Aim —
Take every line where the string "axes" appears and copy it.

Data —

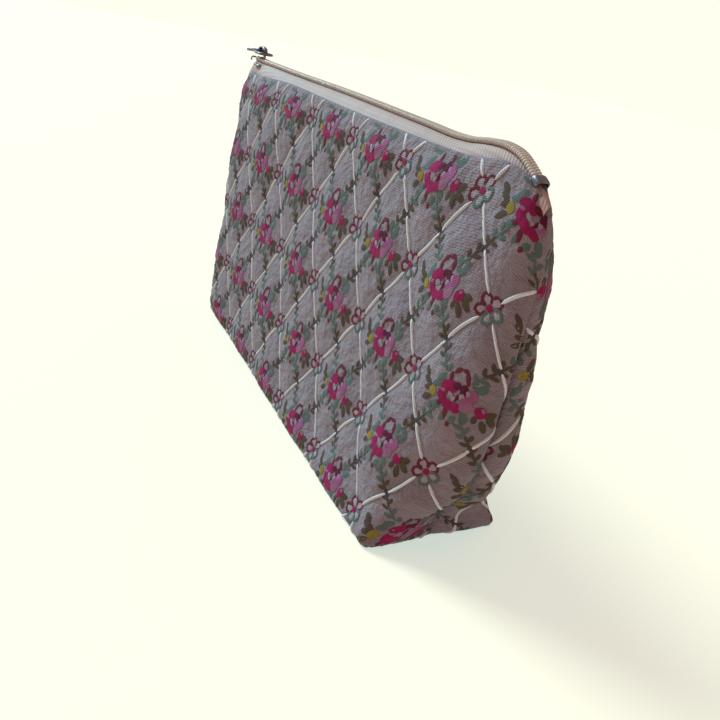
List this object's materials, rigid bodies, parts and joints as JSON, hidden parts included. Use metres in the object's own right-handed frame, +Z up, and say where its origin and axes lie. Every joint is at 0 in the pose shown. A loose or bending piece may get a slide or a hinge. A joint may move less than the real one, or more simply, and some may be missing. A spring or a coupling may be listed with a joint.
{
  "type": "makeup bag",
  "caption": "Soft padded zip pouch with a boxed flat base, ends that flare out to the zip, patterned cloth walls and a small metal zip pull.",
  "frame": {"origin": "middle of the underside of the base", "axes": "+X along the zip, away from the end where the slider rests closed; +Y from the front wall to the back wall; +Z up"},
  "size_m": [0.26, 0.056, 0.1359],
  "materials": {
    "outer_cloth": "woven jacquard with a raised trellis, small roses and leafy vines on a pale lilac-grey ground",
    "wadding": "soft polyester wadding",
    "lining_cloth": "plain woven cotton, cream",
    "zip_tape": "herringbone woven polyester tape, cream",
    "zip_coil": "nylon monofilament coil, cream",
    "zip_metal": "cast zinc with a dark nickel plating, lightly worn"
  },
  "bodies": {
    "bag": {"outer_base": "outer_cloth", "outer_side_left": "outer_cloth", "outer_side_right": "outer_cloth", "wadding_base": "wadding", "wadding_side_left": "wadding", "wadding_side_right": "wadding", "lining_base": "lining_cloth", "lining_side_left": "lining_cloth", "lining_side_right": "lining_cloth", "zip_end_left": "zip_tape", "zip_end_right": "zip_tape", "zip_coil_end": "zip_coil", "top_stops": "zip_metal", "bottom_stop": "zip_metal"},
    "front_wall": {"outer_front": "outer_cloth", "wadding_front": "wadding", "lining_front": "lining_cloth", "zip_tape_front": "zip_tape", "zip_coil_front": "zip_coil"},
    "back_wall": {"outer_back": "outer_cloth", "wadding_back": "wadding", "lining_back": "lining_cloth", "zip_tape_back": "zip_tape", "zip_coil_back": "zip_coil"},
    "slider_body": {"slider": "zip_metal"},
    "pull": {"slider_pull": "zip_metal"}
  },
  "joints": [
    {"name": "front_wall_swing", "type": "hinge", "parent": "bag", "child": "front_wall", "pos_m": [0, -0.02743, 0.0043], "axis": [1, 0, 0], "range_deg": [0, 12]},
    {"name": "back_wall_swing", "type": "hinge", "parent": "bag", "child": "back_wall", "pos_m": [0, 0.02743, 0.0043], "axis": [-1, 0, 0], "range_deg": [0, 12]},
    {"name": "slider_run", "type": "slide", "parent": "bag", "child": "slider_body", "axis": [1, 0, 0], "range_m": [0, 0.19]},
    {"name": "pull_swing", "type": "hinge", "parent": "slider_body", "child": "pull", "pos_m": [-0.113, 0, 0.1339], "axis": [0, 1, 0], "range_deg": [0, 180]}
  ],
  "couplings": [
    {"joint": "back_wall_swing", "follows": "front_wall_swing", "ratio": 1},
    {"joint": "slider_run", "follows": "front_wall_swing", "m_per_rad": 0.907}
  ]
}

Written response —
List this object's materials, rigid bodies, parts and joints as JSON, hidden parts included. Use metres in the object's own right-handed frame, +Z up, and say where its origin and axes lie. Every joint is at 0 in the pose shown. A loose or bending piece may get a slide or a hinge. A joint may move less than the real one, or more simply, and some may be missing. A spring or a coupling may be listed with a joint.
  "frame": {"origin": "middle of the underside of the base", "axes": "+X along the zip, away from the end where the slider rests closed; +Y from the front wall to the back wall; +Z up"},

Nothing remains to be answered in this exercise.